Mauer didn’t screw around in his fourth at-bat against Sabathia, swinging at the first pitch fastball and grounding out to second. The nine pitches in the three strikeouts were broken down into four called strikes, three swinging strikes, and two foul balls. It was only the seventh time Mauer swung and missed three times in a single game this season and only the 24th time he’s done so since Opening Day 2008, the unofficial start of the PITCHf/x era and a span of 618 games started. He has 315 zero swing-and-miss games (not counting pinch-hitting appearances) during that time. That is kind of ridiculous.

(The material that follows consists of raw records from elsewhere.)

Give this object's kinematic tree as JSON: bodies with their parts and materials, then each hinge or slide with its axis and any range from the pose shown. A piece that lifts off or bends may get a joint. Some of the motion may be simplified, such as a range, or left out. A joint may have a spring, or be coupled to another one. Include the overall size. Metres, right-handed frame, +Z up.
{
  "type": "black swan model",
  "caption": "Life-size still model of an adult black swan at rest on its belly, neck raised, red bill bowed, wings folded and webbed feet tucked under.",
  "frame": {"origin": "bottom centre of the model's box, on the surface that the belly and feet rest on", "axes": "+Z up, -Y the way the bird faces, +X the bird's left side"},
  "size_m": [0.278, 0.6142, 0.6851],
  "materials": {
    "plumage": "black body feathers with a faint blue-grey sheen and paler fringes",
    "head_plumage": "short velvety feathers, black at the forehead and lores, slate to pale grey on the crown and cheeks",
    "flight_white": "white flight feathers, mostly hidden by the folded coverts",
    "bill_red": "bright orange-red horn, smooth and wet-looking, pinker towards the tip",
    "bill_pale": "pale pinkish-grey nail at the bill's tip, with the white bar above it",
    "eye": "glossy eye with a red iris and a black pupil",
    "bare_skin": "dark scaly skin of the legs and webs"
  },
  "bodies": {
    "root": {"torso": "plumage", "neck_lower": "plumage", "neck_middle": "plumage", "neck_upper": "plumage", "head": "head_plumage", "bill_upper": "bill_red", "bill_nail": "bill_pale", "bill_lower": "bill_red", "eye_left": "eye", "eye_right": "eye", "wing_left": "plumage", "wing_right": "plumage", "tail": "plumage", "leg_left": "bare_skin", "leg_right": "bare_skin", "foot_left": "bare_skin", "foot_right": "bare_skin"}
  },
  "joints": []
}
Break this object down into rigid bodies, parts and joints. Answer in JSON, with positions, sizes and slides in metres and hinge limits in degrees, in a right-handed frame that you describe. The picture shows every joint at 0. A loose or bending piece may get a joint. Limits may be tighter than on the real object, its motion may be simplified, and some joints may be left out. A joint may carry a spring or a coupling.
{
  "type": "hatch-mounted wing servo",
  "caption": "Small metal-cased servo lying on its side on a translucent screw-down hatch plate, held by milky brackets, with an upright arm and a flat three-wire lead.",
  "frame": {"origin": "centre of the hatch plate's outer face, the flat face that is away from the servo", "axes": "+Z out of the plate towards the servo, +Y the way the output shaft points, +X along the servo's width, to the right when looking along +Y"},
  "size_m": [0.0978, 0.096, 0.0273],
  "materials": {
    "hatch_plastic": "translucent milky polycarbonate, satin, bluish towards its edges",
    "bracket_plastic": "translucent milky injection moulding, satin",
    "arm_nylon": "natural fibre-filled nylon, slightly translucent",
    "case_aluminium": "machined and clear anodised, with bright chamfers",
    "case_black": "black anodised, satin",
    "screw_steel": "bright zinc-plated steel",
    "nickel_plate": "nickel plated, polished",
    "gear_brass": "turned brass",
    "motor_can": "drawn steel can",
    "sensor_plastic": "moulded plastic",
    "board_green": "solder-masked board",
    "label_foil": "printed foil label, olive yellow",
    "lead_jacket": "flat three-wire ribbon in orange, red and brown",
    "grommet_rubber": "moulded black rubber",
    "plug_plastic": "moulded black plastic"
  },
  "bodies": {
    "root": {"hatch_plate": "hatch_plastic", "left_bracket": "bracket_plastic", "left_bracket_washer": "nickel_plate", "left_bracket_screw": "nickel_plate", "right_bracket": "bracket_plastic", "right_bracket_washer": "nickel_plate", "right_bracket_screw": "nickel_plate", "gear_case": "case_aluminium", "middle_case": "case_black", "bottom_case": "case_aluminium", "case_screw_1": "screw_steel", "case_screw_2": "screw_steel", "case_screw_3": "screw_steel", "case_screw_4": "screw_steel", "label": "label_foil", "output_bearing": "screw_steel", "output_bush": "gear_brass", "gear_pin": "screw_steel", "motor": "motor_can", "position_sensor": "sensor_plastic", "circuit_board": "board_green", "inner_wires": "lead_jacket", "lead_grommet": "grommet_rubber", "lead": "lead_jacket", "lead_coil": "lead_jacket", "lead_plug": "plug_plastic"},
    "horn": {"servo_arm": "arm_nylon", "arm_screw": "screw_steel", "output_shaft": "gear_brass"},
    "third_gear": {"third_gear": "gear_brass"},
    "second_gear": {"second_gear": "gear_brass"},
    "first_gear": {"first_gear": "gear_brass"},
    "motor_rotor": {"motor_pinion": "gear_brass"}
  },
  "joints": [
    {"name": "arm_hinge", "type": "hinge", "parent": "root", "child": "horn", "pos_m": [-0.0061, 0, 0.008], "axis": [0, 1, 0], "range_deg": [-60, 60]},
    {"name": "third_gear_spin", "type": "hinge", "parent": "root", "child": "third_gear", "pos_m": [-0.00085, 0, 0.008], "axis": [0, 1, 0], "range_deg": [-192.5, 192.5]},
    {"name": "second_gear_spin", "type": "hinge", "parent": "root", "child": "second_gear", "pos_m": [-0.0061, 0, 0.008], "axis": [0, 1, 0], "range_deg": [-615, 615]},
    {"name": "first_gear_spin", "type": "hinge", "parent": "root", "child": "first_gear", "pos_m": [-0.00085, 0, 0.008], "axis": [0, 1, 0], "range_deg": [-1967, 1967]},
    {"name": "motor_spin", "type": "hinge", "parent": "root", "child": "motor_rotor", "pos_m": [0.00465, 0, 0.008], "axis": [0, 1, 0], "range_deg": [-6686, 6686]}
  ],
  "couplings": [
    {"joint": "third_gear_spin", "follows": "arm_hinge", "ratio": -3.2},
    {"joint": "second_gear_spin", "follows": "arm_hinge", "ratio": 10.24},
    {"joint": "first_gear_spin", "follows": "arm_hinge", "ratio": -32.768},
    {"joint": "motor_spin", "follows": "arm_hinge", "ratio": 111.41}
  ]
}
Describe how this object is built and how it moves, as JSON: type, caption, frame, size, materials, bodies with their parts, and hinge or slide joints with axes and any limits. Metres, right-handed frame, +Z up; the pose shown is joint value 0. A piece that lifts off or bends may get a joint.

You can make a very strong case that Mauer is the best pure left-handed hitter in the game today, a hitting marvel with off-the-charts hand-eye coordination and military-style plate discipline. Sabathia is one of the best left-handed pitchers of his generation and a guy who historically owns same-side hitters, but Mauer is no common lefty. Striking him out once is an accomplishment, striking him out thrice is a minor miracle, and striking him out thrice on nine total pitches is like … once in a career type stuff. Seriously, there’s a non-zero chance that Mauer will never strike out on three pitches in three consecutive plate appearances ever again. That’s a testament to his ungodly talent, but it goes to show that even the truly elite can have a rough day at the office.